S’uccide in nome di Dio, in Afghanistan. In nome del Dio della guerra che ha reso il Paese un crocevia dei conflitti dell’Asia. Emanule Giordana, docente di cultura indonesiana all’IsMEO di Milano e portavoce della piattaforma “Afgana”, ha raccolto le false “guerre sante” in un libro che si chiama appunto “Il Dio della guerra”. Editorialista del quotidiano “Terra” e cofondatore di Lettera22, è un collaboratore dell’Atlante dei conflitti. La guerra che racconta ad Assaman è l’infinito conflitto di Kabul.
A chi ci si appoggia prima di partire sul campo?
Ogni possibilità è buona: diplomatici conosciuti per caso, amici giornalisti, organizzazioni internazionali, Ong…tassisti. Privilegio persone coinvolte in associazioni della società civile se ho la fortuna di averle già incontrate o mi vengono segnalate: di solito conoscono molto bene la realtà locale e a prezzi accessibili
Qual è stato un momento di difficoltà in Afghanistan?
Sempre e mai. A parte la situazione di pericolo fisico (ad esser sincero mi è capitato più da cittadino che da giornalista) la difficoltà è una condizione fissa, che appare da subito, già nel momento in cui si deve fare il visto. E’ figlia soprattutto della fretta, la maledizione di questo mestiere. Ci si abitua a fare un respiro e farla sembrare meno grande di com’è
Cosa significa, per lei, “Esportare la democrazia”?
Sono favorevole all’esportazione che è il sale del commercio: cipolle, patate e, perché no, idee. Ma a patto che ci sia chi le vuole comprare (le cipolle) o ascoltare (le idee). Esportate la democrazia invece è un concetto che significa trapiantare altrove una specia non autoctona senza chiedere il permesso. Non mi piace. E vale per le idee ma anche per le cipolle
Qual è la situazione che più l’ha colpita in Afghanistan?

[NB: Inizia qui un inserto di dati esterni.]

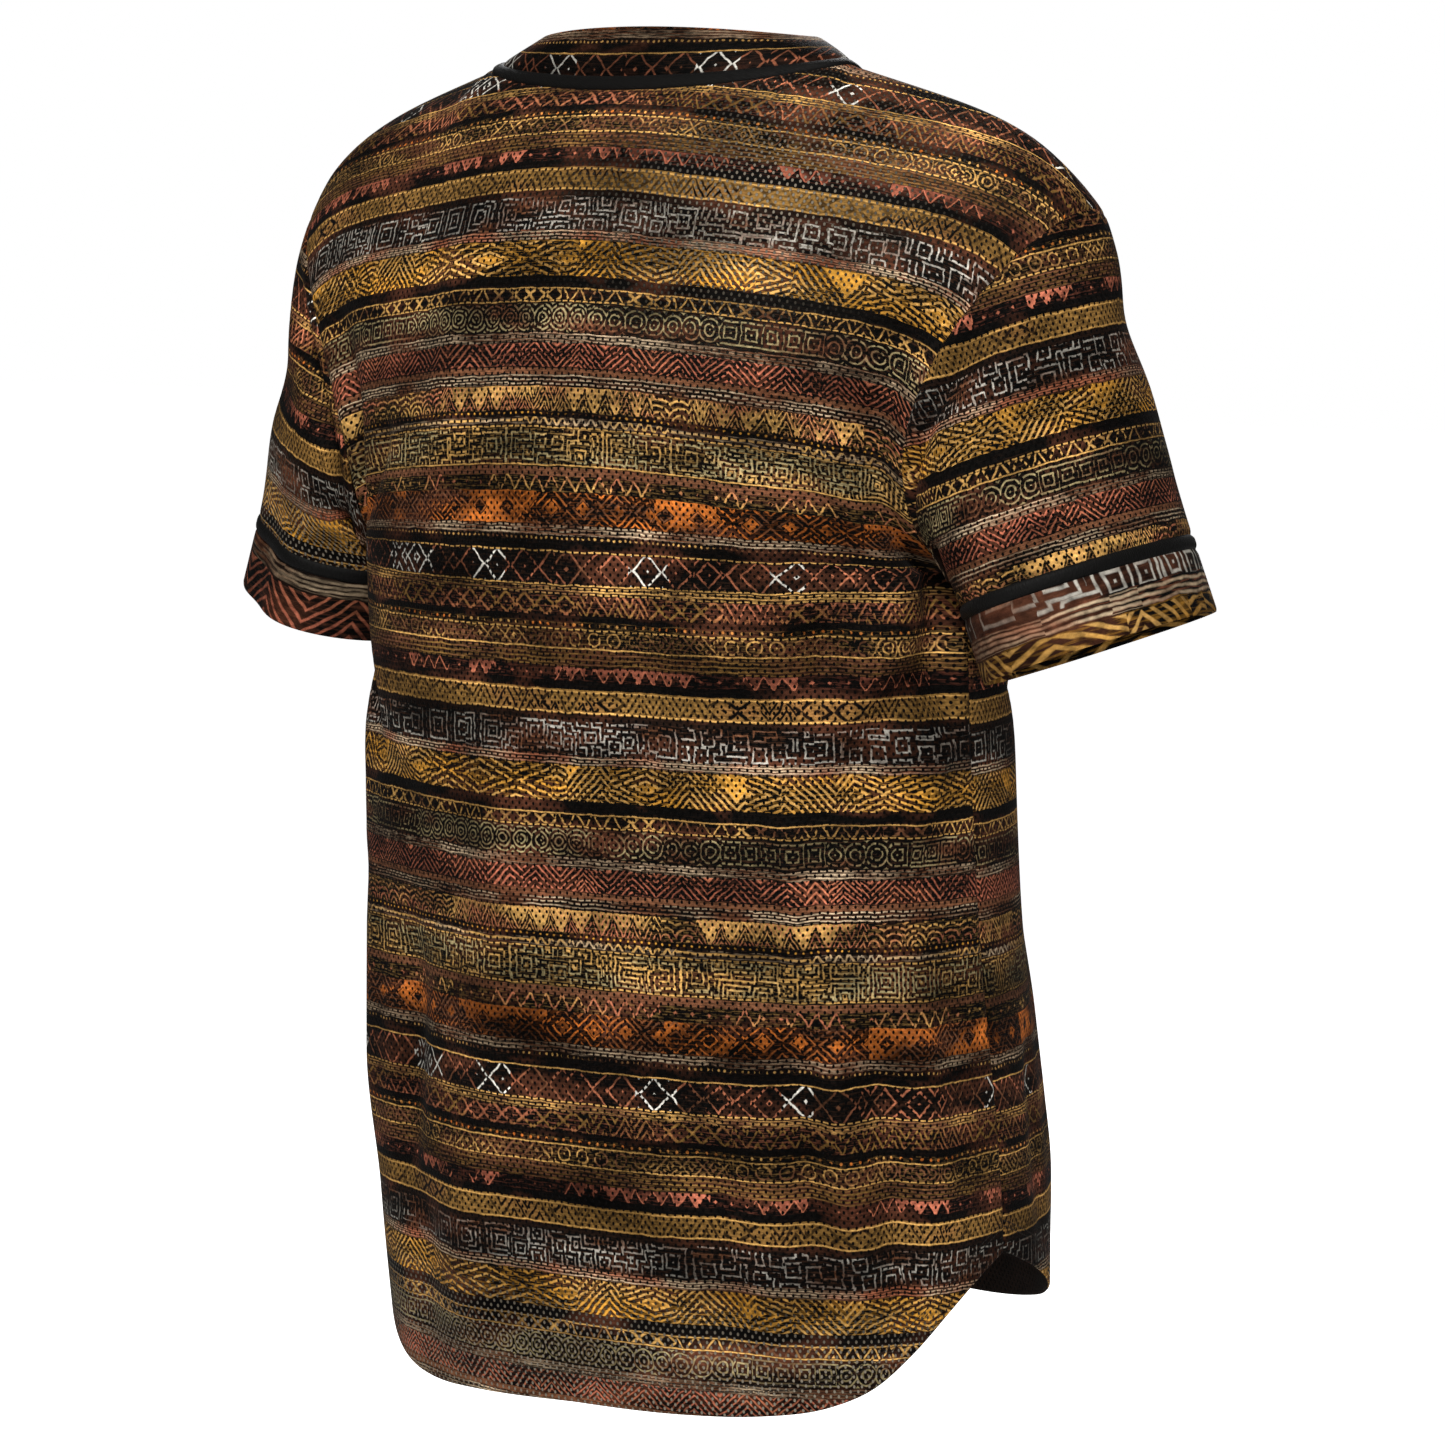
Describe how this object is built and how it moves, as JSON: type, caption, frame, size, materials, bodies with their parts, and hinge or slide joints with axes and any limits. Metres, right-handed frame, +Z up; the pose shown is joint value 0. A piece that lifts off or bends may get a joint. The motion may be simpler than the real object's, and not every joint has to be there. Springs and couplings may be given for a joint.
{
  "type": "baseball jersey",
  "caption": "Collarless button-front baseball jersey filled out as worn: short set-in sleeves, piped neck and sleeve bands, curved shirt-tail hem, banded brown and gold print.",
  "frame": {"origin": "midway between the two high shoulder points of the neck seam, where a wearer's shoulders carry the shirt", "axes": "+Z up, the front faces -Y, the wearer's right side is at -X"},
  "size_m": [0.6115, 0.3025, 0.7546],
  "materials": {
    "mesh_knit_print": "matte eyelet mesh knit with a printed band pattern",
    "plain_woven_print": "matte plain-woven cloth with the same print at a larger scale",
    "black_piping": "matte folded tape",
    "button_resin": "satin"
  },
  "bodies": {
    "root": {"back": "mesh_knit_print", "front_right": "mesh_knit_print", "front_left": "mesh_knit_print", "placket": "mesh_knit_print", "button_1": "button_resin", "button_2": "button_resin", "button_3": "button_resin", "button_4": "button_resin", "button_5": "button_resin", "button_6": "button_resin", "sleeve_right": "mesh_knit_print", "sleeve_left": "mesh_knit_print", "sleeve_band_right": "plain_woven_print", "sleeve_band_left": "plain_woven_print", "sleeve_piping_right": "black_piping", "sleeve_piping_left": "black_piping", "neckband": "plain_woven_print", "neck_piping": "black_piping"}
  },
  "joints": []
}
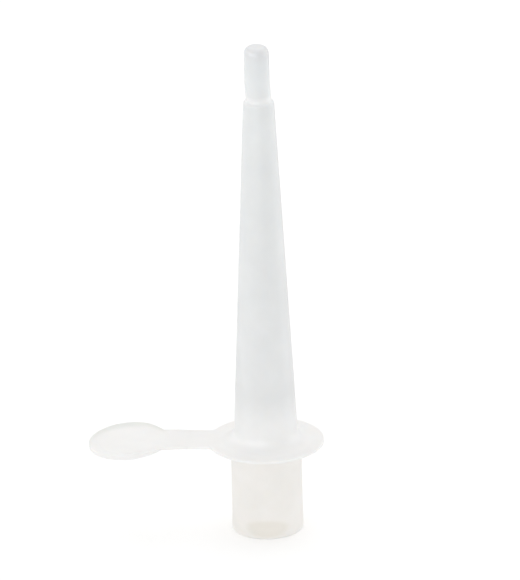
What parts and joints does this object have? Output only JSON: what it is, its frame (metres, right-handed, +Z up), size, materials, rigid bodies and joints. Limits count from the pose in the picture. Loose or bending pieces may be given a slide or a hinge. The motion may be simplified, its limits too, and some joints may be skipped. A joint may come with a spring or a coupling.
{
  "type": "saliva ejector tip",
  "caption": "Tapered hollow plastic tip with a closed stepped end, round flange, open push-on socket and a flexible strap with a round pull tab.",
  "frame": {"origin": "centre of the socket's open mouth, on the axis of the tip", "axes": "+Z up the barrel towards the closed tip; the strap and its tab leave the flange towards -X"},
  "size_m": [0.0421, 0.0206, 0.0924],
  "materials": {
    "natural_polyethylene": "satin"
  },
  "bodies": {
    "nozzle": {"socket_lip": "natural_polyethylene", "socket_sleeve": "natural_polyethylene", "flange_disc": "natural_polyethylene", "barrel_root": "natural_polyethylene", "barrel": "natural_polyethylene", "shoulder_ring": "natural_polyethylene", "tip_tube": "natural_polyethylene", "tip_cap": "natural_polyethylene", "flange_web": "natural_polyethylene"},
    "strap_arm": {"strap": "natural_polyethylene", "tab_web": "natural_polyethylene"},
    "pull_tab": {"tab_disc": "natural_polyethylene", "tab_rim": "natural_polyethylene"}
  },
  "joints": [
    {"name": "strap_bend", "type": "hinge", "parent": "nozzle", "child": "strap_arm", "pos_m": [-0.01085, 0, 0.01656], "axis": [0, 1, 0], "range_deg": [-75, 75], "stiffness_Nm_per_rad": 0.001, "deforming": ["flange_web"]},
    {"name": "tab_bend", "type": "hinge", "parent": "strap_arm", "child": "pull_tab", "pos_m": [-0.0169, 0, 0.01656], "axis": [0, 1, 0], "range_deg": [-30, 40], "stiffness_Nm_per_rad": 0.001, "deforming": ["tab_web"]}
  ]
}
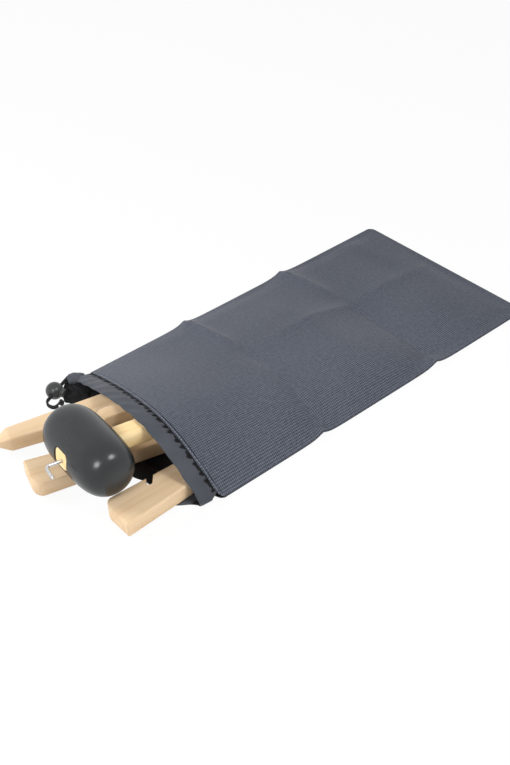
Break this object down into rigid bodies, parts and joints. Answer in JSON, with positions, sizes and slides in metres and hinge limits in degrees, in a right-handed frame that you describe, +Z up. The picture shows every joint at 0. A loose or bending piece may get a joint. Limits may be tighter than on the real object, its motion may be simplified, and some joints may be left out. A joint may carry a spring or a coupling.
{
  "type": "mallet and tent peg set in a drawstring bag",
  "caption": "Rubber mallet with a wooden handle and a steel peg hook, and flat wooden tent pegs, in a flat woven drawstring bag with a ball cord lock.",
  "frame": {"origin": "on the table, under the middle of everything but the loose cord", "axes": "+X along the bag from its open mouth towards its closed end, +Y across the bag to the side where the cord comes out, +Z up"},
  "size_m": [0.5176, 0.226, 0.0729],
  "materials": {
    "woven_fabric": "matt slate grey weave",
    "band_fabric": "smooth matt lining",
    "cord_black": "matt braided cord",
    "lock_plastic": "moulded, satin",
    "spring_steel": "drawn wire",
    "black_rubber": "moulded, semi-gloss",
    "handle_wood": "turned and sanded beech, clear oiled",
    "peg_wood": "sawn and sanded beech",
    "hook_steel": "zinc plated wire"
  },
  "bodies": {
    "bag": {"bag_upper_panel": "woven_fabric", "bag_lower_panel": "woven_fabric", "upper_mouth_channel": "band_fabric", "lower_mouth_channel": "band_fabric", "drawcord": "cord_black", "cord_end_upper": "cord_black", "cord_end_lower": "cord_black", "cord_end_knot": "cord_black"},
    "mallet": {"mallet_head": "black_rubber", "mallet_handle": "handle_wood", "mallet_hook": "hook_steel"},
    "left_peg": {"peg_left": "peg_wood"},
    "under_peg": {"peg_under_mallet": "peg_wood"},
    "right_peg": {"peg_right": "peg_wood"},
    "edge_peg": {"peg_on_edge": "peg_wood"},
    "cord_lock": {"cord_lock_ball": "lock_plastic", "cord_lock_spring": "spring_steel"},
    "cord_lock_button": {"cord_lock_plunger": "lock_plastic"}
  },
  "joints": [
    {"name": "mallet_slide", "type": "slide", "parent": "bag", "child": "mallet", "axis": [-0.9886, 0.0691, 0.1337], "range_m": [0, 0.23]},
    {"name": "left_peg_slide", "type": "slide", "parent": "bag", "child": "left_peg", "axis": [-0.9659, 0.2588, 0], "range_m": [0, 0.12]},
    {"name": "under_peg_slide", "type": "slide", "parent": "bag", "child": "under_peg", "axis": [-0.9563, 0.2924, 0], "range_m": [0, 0.12]},
    {"name": "right_peg_slide", "type": "slide", "parent": "bag", "child": "right_peg", "axis": [-1, 0, 0], "range_m": [0, 0.15]},
    {"name": "edge_peg_slide", "type": "slide", "parent": "bag", "child": "edge_peg", "axis": [0.9863, -0.165, 0], "range_m": [0, 0.008]},
    {"name": "cord_lock_slide", "type": "slide", "parent": "bag", "child": "cord_lock", "axis": [0.9, 0.4359, 0], "range_m": [0, 0.005]},
    {"name": "cord_lock_press", "type": "slide", "parent": "cord_lock", "child": "cord_lock_button", "axis": [-0.4359, 0.9, 0], "range_m": [0, 0.0025], "stiffness_N_per_m": 400, "springref_m": -0.003, "deforming": ["cord_lock_spring"]}
  ]
}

Vedere un uomo chiedere la carità in un Paese dove l’orgoglio maschile è un principio fondativo dell’identità afgana. La guerra e la miseria portano anche a questo. La vostra dignità per un piatto di riso da portare a vostro figlio. Mi ci sono visto.
Esiste ancora un’etica giornalistica, specialmente quando si ha a che fare con la popolazione che vive una situazione complessa e drammatica?
L’etica giornalistica (racconta quel che vedi in modo semplice e snza imbrogliare il lettore) esiste sia che tu racconti Lazio-Roma, sia che tu sia in un’aula di tribunale; al funerale di un miliardario, al matrimonio di un poveraccio. Ce l’hai o non ce l’hai. Tutti sanno che esiste e cosa significa e funziona ieri come oggi. Tenere la schiena dritta non è un problema contemporaneo. Ci provi oppure ignori.